Wer sich hier auf dieser Seite rumtreibt, wird – so setzen wir einfach mal voraus – auch dem eigenen Konsumverhalten kritische Aufmerksamkeit widmen. Sie oder er wird deshalb auch schon auf die eine oder andere Frage gestossen sein, die sich aufdrängt, nachdem der Entschluss zum verantwortungsvollen Konsum gefasst ist. Da wäre beispielsweise schon die grundsätzliche, ob wir nun dem ökologischen oder dem sozialen Mehrwert unserer Konsumgüter den Vorzug geben: Bio oder Fair Trade? Und weiter: Achten wir insbesondere auf den Schutz der Regenwälder oder auf jenen der Meere? Versuchen wir es plastikfrei, oder gleich Zero Waste, oder legen wir verstärkten Wert auf Energieeffizienz oder Reparierbarkeit? Da mag durchaus vieles zusammengehen, aber dann im Detail halt doch nicht alles. Schlimmer noch, es mag sich verändern: Im globalen Markt zeigt jeder Anstoss irgendwo ungewollte Wirkung. Wie sich da noch entscheiden, wie den Überblick behalten, ohne alle mentale Kapazität darauf zu verschwenden? Schauen wir mal:
Wenn etwas eine Reise tut
Beschränken wir uns in unserer kurzen Erörterung des nachhaltig verantwortungsvollen Konsums einfach mal auf Lebensmittel. Hier stehen wir öfter vor Entscheidungen als etwa betreffs Flachbildschirmen. Ins breite Themenfeld der nachhaltigen Ernährung fliessen mancherlei Leitmotive ein: Bioproduktion natürlich, aber etwa auch der Schutz alter Sorten, Food Waste, Tierwohl. Ein weiteres, das sich breiter Zustimmung erfreut, ist die Regionalität. Es leuchtet ein: Das kann ja kaum klimaschonend sein, den Apfel aus Australien nach Europa zu verfrachten, während er ebenso gut vom Obstbauern aus dem Thurgau stammen kann. Nährstoffe aus der Region sind also zu bevorzugen… wahrscheinlich… manchmal… Seufz. Wie immer wird es schnell vertrackt.

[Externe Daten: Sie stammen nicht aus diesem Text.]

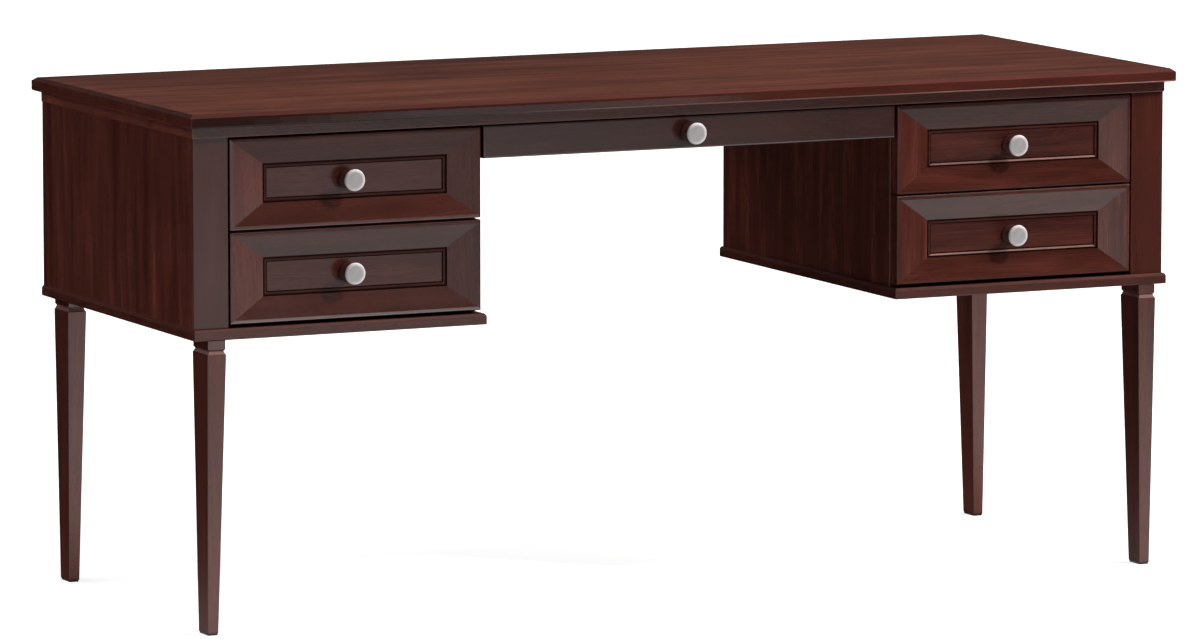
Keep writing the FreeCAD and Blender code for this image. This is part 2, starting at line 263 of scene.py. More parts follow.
def wood(name, grain, value, seed, tilt=0.01, contrast=1.0, boards=None, green=GREEN_SHARE, blue=BLUE_SHARE,
         roughness=0.19, sheen=0.064, wear_and_highlight=0.0, bands=0.35, patch=1.0, tones=None):
    """Stained, satin lacquered wood with its grain along one axis.

    value is the red part of the stain, and sheen the share of light that the lacquer mirrors head on.
    bands is the weight of broad bands in the figure, and a higher patch makes the streaks shorter.
    boards gives the axis across the glued boards, their width and how far their tones differ.
    """
    material, tree = new_tree(name)
    place = object_place(tree)
    turned_place = add(tree, "Mapping", {
        "Vector": place, "Location": (seed * 1.37 + 3.1, seed * 2.11 - 1.7, seed * 0.73 + 5.3),
        "Rotation": (tilt * 0.6, tilt, -tilt * 0.8)}).outputs[0]
    waver = grain_waver(tree, turned_place, grain, 1.6, 5.0, roughness=0.4)
    waver = vector_math(tree, "SUBTRACT", waver, (0.5, 0.5, 0.5))
    waver = vector_math(tree, "MULTIPLY", waver, grain_scale(grain, 0.0, 0.05))
    bent = vector_math(tree, "ADD", turned_place, waver)

    broad = grain_noise(tree, bent, grain, 0.7 * patch, 9.0, detail=2.0)
    streak = grain_noise(
        tree, bent, grain, 1.5 * patch, 42.0, detail=5.0, roughness=0.62, warp=0.15, shift=4.0)
    fibre = grain_noise(tree, bent, grain, 11.0, 620.0, detail=3.0, roughness=0.6, shift=9.0)
    pores = grain_noise(tree, bent, grain, 55.0, 1500.0, detail=1.0, shift=15.0)
    curl = grain_noise(tree, bent, grain, 9.0, 16.0, detail=2.0, warp=0.6, shift=21.0)

    figure = plus(tree, times(tree, broad, bands), times(tree, streak, 1.0 - bands))
    figure = span(tree, figure, 0.5 - 0.2 / contrast, 0.5 + 0.2 / contrast)
    colour = ramp(tree, figure, [
        (stop, stain(value * lighter, green * greener, blue * bluer))
        for stop, lighter, greener, bluer in STAINED_STOPS])
    fine, soft = 0.16 * contrast, 0.07 * contrast
    tone = times(
        tree, span(tree, fibre, *NOISE_RANGE, 1.0 - fine, 1.0 + fine),
        span(tree, curl, *NOISE_RANGE, 1.0 - soft, 1.0 + soft), span(tree, pores, 0.60, 0.72, 1.0, 0.62))
    if boards:
        tone = times(tree, tone, board_tone(tree, turned_place, seed, *boards))
    if tones:
        tone = times(tree, tone, tones(tree, place))
    colour = toned(tree, colour, tone)
    # Lighter rubbed patches on the arrises: partly wear and partly a painted highlight along the edges.
    if wear_and_highlight:
        rub_and_highlight = span(tree, cloud_noise(tree, place, 38.0, 4.0, 0.7), 0.38, 0.62, 0.15 * wear_and_highlight, wear_and_highlight)
        colour = mix(tree, rub_and_highlight, colour, (value * 2.6, value * 1.15, value * 0.86, 1.0))

    smear = cloud_noise(tree, place, 7.0, 3.0, 0.6)
    shine = plus(tree, span(tree, smear, *NOISE_RANGE, roughness - 0.035, roughness + 0.045),
                 span(tree, fibre, *NOISE_CORE, 0.03, -0.03))
    pits = times(tree, span(tree, pores, 0.58, 0.72), 0.5)
    relief = calculate(tree, "SUBTRACT", times(tree, fibre, 0.5), pits)
    relief = plus(tree, relief, times(tree, streak, 1.2))
    finish_surface(tree, colour, shine, bump(tree, relief, 0.18, 0.4 * MM), {
        "IOR": refractive_index(sheen), "Specular IOR Level": 1.0})
    return material


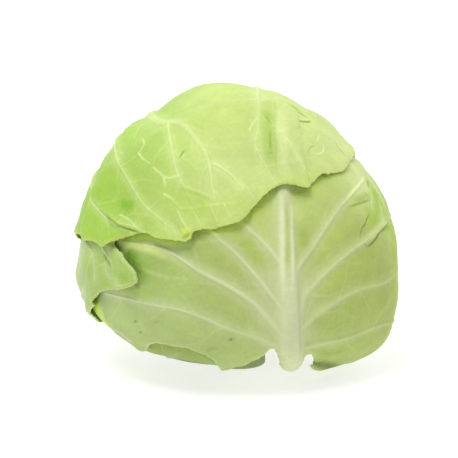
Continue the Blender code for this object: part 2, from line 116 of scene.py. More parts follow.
def head_radius(directions):
    """The radius of the heap of inner leaves that the loose ones lie on."""
    latitude = np.degrees(np.arcsin(np.clip(directions[..., 2], -1, 1)))
    knots = np.array(PROFILE_LATITUDES, float)
    radii = np.array(PROFILE_RADII_MM) * MM
    slopes = np.gradient(radii, knots)
    k = np.clip(np.searchsorted(knots, latitude) - 1, 0, len(knots) - 2)
    span = knots[k + 1] - knots[k]
    t = (latitude - knots[k]) / span
    radius = (
        (2 * t**3 - 3 * t**2 + 1) * radii[k]
        + (t**3 - 2 * t**2 + t) * span * slopes[k]
        + (3 * t**2 - 2 * t**3) * radii[k + 1]
        + (t**3 - t**2) * span * slopes[k + 1]
    )
    radius = radius * (1 - (1 - DEPTH_SHARE) * directions[..., 1] ** 2)
    for longitude, lat, height, spread in SWELLINGS:
        angle = np.degrees(np.arccos(np.clip(directions @ globe(longitude, lat), -1, 1)))
        radius = radius + height * MM * np.exp(-((angle / spread) ** 2))
    return radius


def ripple(directions, seed, waves, count=14):
    """Smooth unevenness over the head, about -1 to 1, with this many waves round it."""
    rng = np.random.default_rng(seed)
    headings = unit(rng.normal(size=(count, 3)))
    starts = rng.uniform(0, 2 * math.pi, count)
    rates = waves * rng.uniform(0.6, 1.5, count)
    return np.sin(directions @ (headings * rates[:, None]).T + starts).sum(axis=-1) / math.sqrt(count)


def form_radius(directions):
    """The head's form with its slight unevenness, which every leaf follows alike."""
    unevenness = UNEVENNESS * ripple(directions, 5, 9) + FINE_UNEVENNESS * ripple(directions, 6, 24)
    return head_radius(directions) - FORM_CLEARANCE + unevenness


def seen(x, up, out=3.5):
    """The direction to what the front view shows this many millimetres right of and above the centre.

    It stands this many millimetres out from the head.
    """
    right = np.array((1.0, 0.0, 0.0))
    back = np.array((0.0, -math.cos(EYE_TILT), math.sin(EYE_TILT)))
    top = np.array((0.0, math.sin(EYE_TILT), math.cos(EYE_TILT)))
    eye = back * EYE_DISTANCE
    ray = unit(right * x * MM + top * up * MM - eye)
    nearest = eye - ray * (eye @ ray)
    direction = unit(nearest)
    for _ in range(12):
        radius = float(head_radius(direction)) + out * MM
        depth = math.sqrt(max(radius**2 - float(nearest @ nearest), 0.0))
        direction = unit(nearest - ray * depth)
    return direction


def path(place, *numbers):
    """The places that each pair of numbers gives, such as a longitude and a latitude."""
    return [place(*pair) for pair in zip(numbers[::2], numbers[1::2])]


def rounded(points, step, closed=False):
    """A smooth line through these flat points, with a point about every step."""
    points = [np.asarray(p, float) for p in points]
    count = len(points)
    if closed:
        knots = [points[(i - 1) % count] for i in range(count + 3)]
    else:
        knots = [2 * points[0] - points[1], *points, 2 * points[-1] - points[-2]]
    line = []
    for a, b, c, d in zip(knots, knots[1:], knots[2:], knots[3:]):
        pieces = max(1, round(np.linalg.norm(c - b) / step))
        for t in np.arange(pieces) / pieces:
            bend = (2 * a - 5 * b + 4 * c - d) * t**2 + (3 * b - a - 3 * c + d) * t**3
            line.append(0.5 * (2 * b + (c - a) * t + bend))
    if not closed:
        line.append(points[-1])
    return np.array(line)


def distance_along(points, line):
    """Each flat point's distance to the line, its nearest place's share of the length, and its side, 1 or -1."""
    starts, ends = line[:-1], line[1:]
    spans = ends - starts
    lengths = np.linalg.norm(spans, axis=1)
    before = np.concatenate([[0], np.cumsum(lengths)[:-1]]) / lengths.sum()
    away, share, side = np.empty(len(points)), np.empty(len(points)), np.empty(len(points))
    for first in range(0, len(points), 4000):
        part = slice(first, first + 4000)
        gaps = points[part][:, None, :] - starts[None]
        along = np.clip((gaps * spans).sum(-1) / np.maximum((spans**2).sum(-1), 1e-18), 0, 1)
        distance = np.linalg.norm(gaps - along[..., None] * spans, axis=-1)
        nearest = distance.argmin(axis=1)
        rows = np.arange(len(nearest))
        away[part] = distance[rows, nearest]
        share[part] = before[nearest] + along[rows, nearest] * lengths[nearest] / lengths.sum()
        span, gap = spans[nearest], gaps[rows, nearest]
        side[part] = np.where(span[:, 0] * gap[:, 1] - span[:, 1] * gap[:, 0] > 0, 1, -1)
    return away, share, side


def near(points, line, reach):
    """The numbers of the flat points within reach of the line, with what distance_along gives for them."""
    low, high = line.min(axis=0) - reach, line.max(axis=0) + reach
    chosen = np.nonzero(((points > low) & (points < high)).all(axis=1))[0]
    away, share, side = distance_along(points[chosen], line)
    close = away < reach
    return chosen[close], away[close], share[close], side[close]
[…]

Ganz allgemein wird der Anteil des Transportwegs an den Klimagasemissionen eines Produkts gerne überschätzt. Er macht meist empfindlich weniger und selten mehr als 10% aus, ganz gleich, ob die Tomate einmal um die halbe Welt gereist ist. (Die Ausnahme macht hier allenfalls der Flugzeugtransport, der die CO2-Emissionen eines Schiffstransports von demselben Ursprungsort um mehr als das Zehnfache überflügeln kann. Flugtransporte sind aber im Zeitalter der Containerschiffe nicht die Regel.) Der Grund für diese konterintuitive Tatsache ist die Effizienz des Massentransports, und sie zeichnet dann ebenfalls dafür verantwortlich, dass sich fast die Hälfte dieser Transportemissionen während der Autofahrt vom Laden nach Hause anhäufen. Schwerer als die Transportaufwände wiegen ganz insgesamt die Art der Nahrungsmittels, die wir zu uns nehmen, und der Energiebedarf ihrer Produktion. Tierprodukte etwa, in denen sich die Emissionen der Futtermittel und der Pflege der Nutztiere kumulieren, schneiden da schlecht ab. Und so kommt es, dass, wer samstags mal zum nahen Biobauern rausfährt, um sich ein gutes Stück Bio-Fleisch zu holen, in aller Regel mehr Klimaschäden verantwortet, als wer sich ein einmal um die halbe Welt geschippertes Pfund Quinoa in den Küchenschrank stellt.
Apropos Quinoa
Doch auch die Quinoa ist damit nicht aller Einwände enthoben. Nachdem die Kulturpflanze über die Jahrtausende von Andenbewohnern geschätzt wurde, denen die Höhenlage ihrer Anbauflächen die Pflanzung von Mais verwehrte, wurde sie von einer breiteren Weltöffentlichkeit “entdeckt“. Die erhöhte Nachfrage nach der insbesondere bei Vegetarierinnen und Veganern beliebten Eiweissquelle führte in der Folge dazu, dass sich ihr Preis auf dem Weltmarkt um bis das Dreifache erhöhte. Die arme Bevölkerung der hauptsächlichen Produktionsländer Peru, Bolivien und Ecuador konnte sich – so berichtete es 2013 zumindest die New York Times - plötzlich ihr wertvolles Grundnahrungsmittel nicht mehr leisten. So weit, so schlecht. Andererseits bedeutete das, dass viele bis dahin unter Druck stehende Kleinbauern wieder ein vernünftiges Einkommen erzielten und so manche Arbeiter aus den Städten wieder hinaus in die Felder zogen. (Eine später angestellte Studie zeigte dann, dass die Situation sich längerfristig nicht gar so dramatisch darstellte.)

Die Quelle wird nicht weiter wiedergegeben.